While an audience watched Edgerton and Ruth Negga’s portrayal of Richard and Mildred Loving, the biracial couple whose landmark civil rights case saw the U.S. Supreme Court end all racial restrictions on marriage in 1967, a legal fight is being waged between the U.S. federal government and the state of North Carolina over equal rights for transgender Americans, and gay marriage continues to be a divisive issue. During a press conference at Cannes, Edgerton, Negga and “Loving” director Jeff Nichols talked about how the true story of the Loving family was much larger than any of them.
“One of the things that struck me while working on this film is, what happens between two individuals is nobody else’s business,” Edgerton said, adding that despite the ruling made in 1967, one U.S. state didn’t recognize the law until the year 2000. “Under the surface racism or negative opinion to me is something that I think we really need to talk about.”

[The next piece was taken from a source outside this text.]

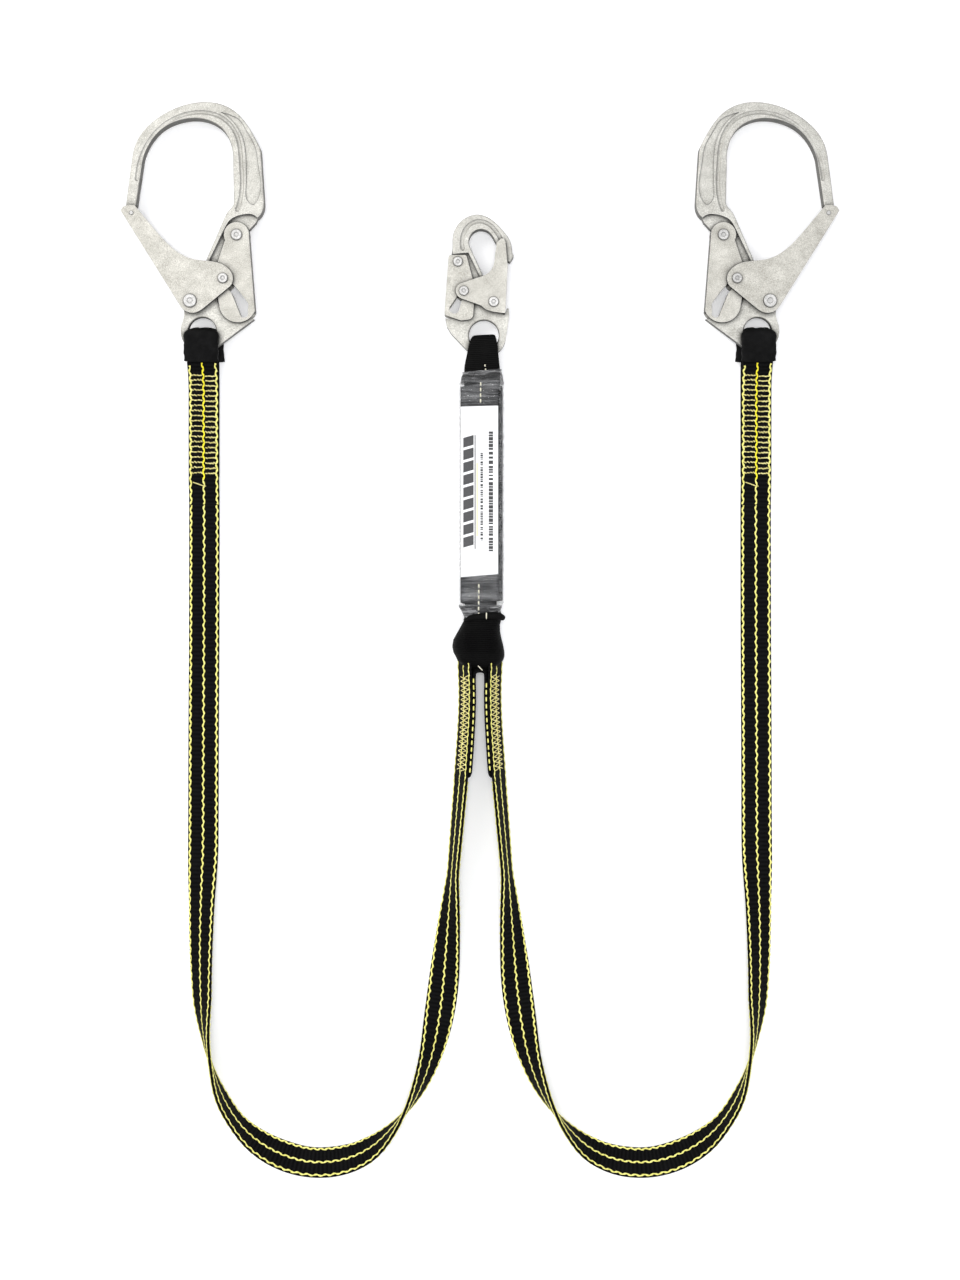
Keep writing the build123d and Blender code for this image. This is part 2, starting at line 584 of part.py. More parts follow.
# ---------------------------------------------------------------- free legs
# Route of the left leg's centre line on the table, from the hook loop to the saddle.
LEG_ROUTE = [
    (REBAR_EYE[0], REBAR_EYE[1] + DIP_END), (REBAR_EYE[0], -156.8), (-244.7, -262.4), (-244.9, -368.0),
    (-246.4, -458.0), (-243.0, -524.0), (-229.7, -577.5), (-199.8, -617.0), (-152.2, -638.2),
    (-103.8, -630.3), (-68.6, -597.7), (-45.8, -552.8), (-34.3, -500.0), (-28.2, -437.0),
    (-22.6, -366.0), (-LEG_END_X, LEG_END_Y),
]
corner_radii = []
for before, corner, after in zip(LEG_ROUTE, LEG_ROUTE[1:], LEG_ROUTE[2:]):
    run_in, run_out = Vector(*corner) - Vector(*before), Vector(*after) - Vector(*corner)
    half_turn = radians(run_in.get_angle(run_out) / 2)
    corner_radii.append(0.45 * min(run_in.length, run_out.length) / tan(half_turn))
with BuildPart() as leg:
    with BuildLine():
        leg_line = FilletPolyline(*LEG_ROUTE, radius=corner_radii)
    with BuildSketch(Plane(leg_line @ 0, x_dir=(0, 0, 1), z_dir=leg_line % 0)):
        with Locations((WEB_THICK / 2, 0)):
            Rectangle(WEB_THICK, WEB_WIDTH)
    sweep(path=leg_line)
write_pair(leg.part, "leg_webbing")
print("leg corner radii", [round(radius) for radius in corner_radii])
print("leg length", round(leg_line.length, 1), "volume ratio",
      round(leg.part.volume / (leg_line.length * WEB_WIDTH * WEB_THICK), 4))
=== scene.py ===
import math
import random

import bpy
import numpy as np
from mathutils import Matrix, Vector, noise


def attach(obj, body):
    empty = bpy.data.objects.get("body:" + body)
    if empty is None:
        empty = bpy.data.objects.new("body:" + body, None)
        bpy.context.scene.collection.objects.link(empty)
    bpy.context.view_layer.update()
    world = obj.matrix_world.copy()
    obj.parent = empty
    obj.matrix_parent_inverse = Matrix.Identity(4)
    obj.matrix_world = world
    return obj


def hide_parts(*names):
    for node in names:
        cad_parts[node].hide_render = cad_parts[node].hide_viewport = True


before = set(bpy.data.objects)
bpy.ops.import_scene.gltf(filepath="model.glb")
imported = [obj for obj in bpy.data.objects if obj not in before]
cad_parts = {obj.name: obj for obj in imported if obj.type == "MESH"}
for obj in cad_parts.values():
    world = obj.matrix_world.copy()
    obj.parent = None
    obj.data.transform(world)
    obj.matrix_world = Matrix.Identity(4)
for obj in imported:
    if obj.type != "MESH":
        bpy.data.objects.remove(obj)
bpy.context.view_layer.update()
MM = 0.001

# ---- sizes, in millimetres
WEB_WIDTH = 27.0
WEB_THICK = 3.0
RIB_PITCH = 3.65                # cross ribs of the leg webbing
RIB_RELIEF = 0.24
FINE_RIB_PITCH = 1.75           # cross ribs of the junction loop
TEAR_RIB_PITCH = 2.3            # cross ribs of the tear webbing and the snap loop
TRACER_AT = (-11.5, 0.0, 11.5)  # tracer lines across the leg webbing
REBAR_EYE = Vector((-244.0, 97.2, 11.0))
SNAP_EYE = Vector((3.4, 93.8, 10.0))
TABLE_GAP = 0.05                # the straps lie this far off the table
PACK_TOP, PACK_BOTTOM = 50.0, -142.7    # where the shock pack starts to neck in
PACK_LEAN = 0.085               # the pack's end seams rise this much to the right

VIEW_HEIGHT = 1126.4            # what the view takes in, in the plane of the hooks
VIEW_CENTRE = Vector((0.0, -174.4, 12.0))
CAMERA_DISTANCE = 1800.0
FLOOR_REACH = 30000.0
FLOOR_DROP = 0.6                # the floor lies this far under the object


# ---- camera and light
LIGHT_TARGET = Vector((0.0, -0.17, 0.0))


def placed(name, data):
    """A new object in the scene."""
    thing = bpy.data.objects.new(name, data)
    bpy.context.scene.collection.objects.link(thing)
    return thing


def make_camera():
    """A camera straight above the object, as in the photograph."""
    data = bpy.data.cameras.new("camera")
    camera = placed("camera", data)
    camera.location = (VIEW_CENTRE + Vector((0.0, 0.0, CAMERA_DISTANCE))) * MM
    data.lens = data.sensor_width * CAMERA_DISTANCE / VIEW_HEIGHT
    data.clip_start, data.clip_end = 0.1, 10.0
    bpy.context.scene.camera = camera


def area_light(name, location, size, power, tone=(1.0, 1.0, 1.0)):
    """A round soft light, placed in metres and aimed at the object."""
    data = bpy.data.lights.new(name, "AREA")
    data.shape, data.size = "DISK", size
    data.energy, data.color = power, tone
    lamp = placed(name, data)
    lamp.location = location
    aim = LIGHT_TARGET - lamp.location
    lamp.rotation_mode = "QUATERNION"
    lamp.rotation_quaternion = aim.to_track_quat("-Z", "Y")


def make_world():
    """White sky overhead that darkens towards the horizon, so that side walls read dark."""
    world = bpy.data.worlds.new("studio")
    bpy.context.scene.world = world
    world.use_nodes = True
    tree = world.node_tree
    tree.nodes.clear()
    place = tree.nodes.new("ShaderNodeTexCoord")
    split = tree.nodes.new("ShaderNodeSeparateXYZ")
    ramp = tree.nodes.new("ShaderNodeValToRGB")
    glow = tree.nodes.new("ShaderNodeBackground")
    out = tree.nodes.new("ShaderNodeOutputWorld")
    ramp.color_ramp.elements[0].position = 0.12
    ramp.color_ramp.elements[0].color = (0.52, 0.52, 0.525, 1.0)
    ramp.color_ramp.elements[1].position = 0.75
    ramp.color_ramp.elements[1].color = (0.95, 0.96, 1.0, 1.0)
    glow.inputs["Strength"].default_value = 0.98
    tree.links.new(place.outputs["Generated"], split.inputs[0])
    tree.links.new(split.outputs["Z"], ramp.inputs[0])
    tree.links.new(ramp.outputs[0], glow.inputs["Color"])
    tree.links.new(glow.outputs[0], out.inputs["Surface"])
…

For Nichols, having the film’s message resonate will require changing the way legislators and the public discuss social and political topics. Instead of focusing on individual stories of people affected by these issues, he said, much of the conversation is taken up by broad political ideas that don’t address specific situations.
“We can talk about bathroom laws and all of this ridiculousness because it’s not attached to people. It’s just these political ideas, and I think that’s a waste of time,” he said. “Hopefully it makes people think about the fact that people are at the center of these debates—people that matter and people whose lives are affected by these decisions.”
Negga, who is half-Irish, noted that in 2015, Ireland had its referendum on gay marriage, a decision that drew overwhelming public support. “I was very proud about that,” She said. “Its important to evolve [when] having discussions about equality.”
One of the ways Nichols was able to tell the story of the Loving family as accurately as possible was by relying on Nancy Buirski’s 2011 documentary “The Loving Story,” which captured many details of their private lives.
“We had this beautiful documentary footage unearthed from the mid-’60s where we got to go into their home and see them and watch them,” Nichols said. “It’s an unusual thing to have access to.”
Though the Supreme Court ruled on the case of Loving vs. Virginia in 1967, Nichols said that it takes a long time for society to catch up, as evidenced by continued efforts to restrict equality in the U.S.
“People are afraid of certain things,” he said, “and they feel that it’s necessary to legislate that fear.”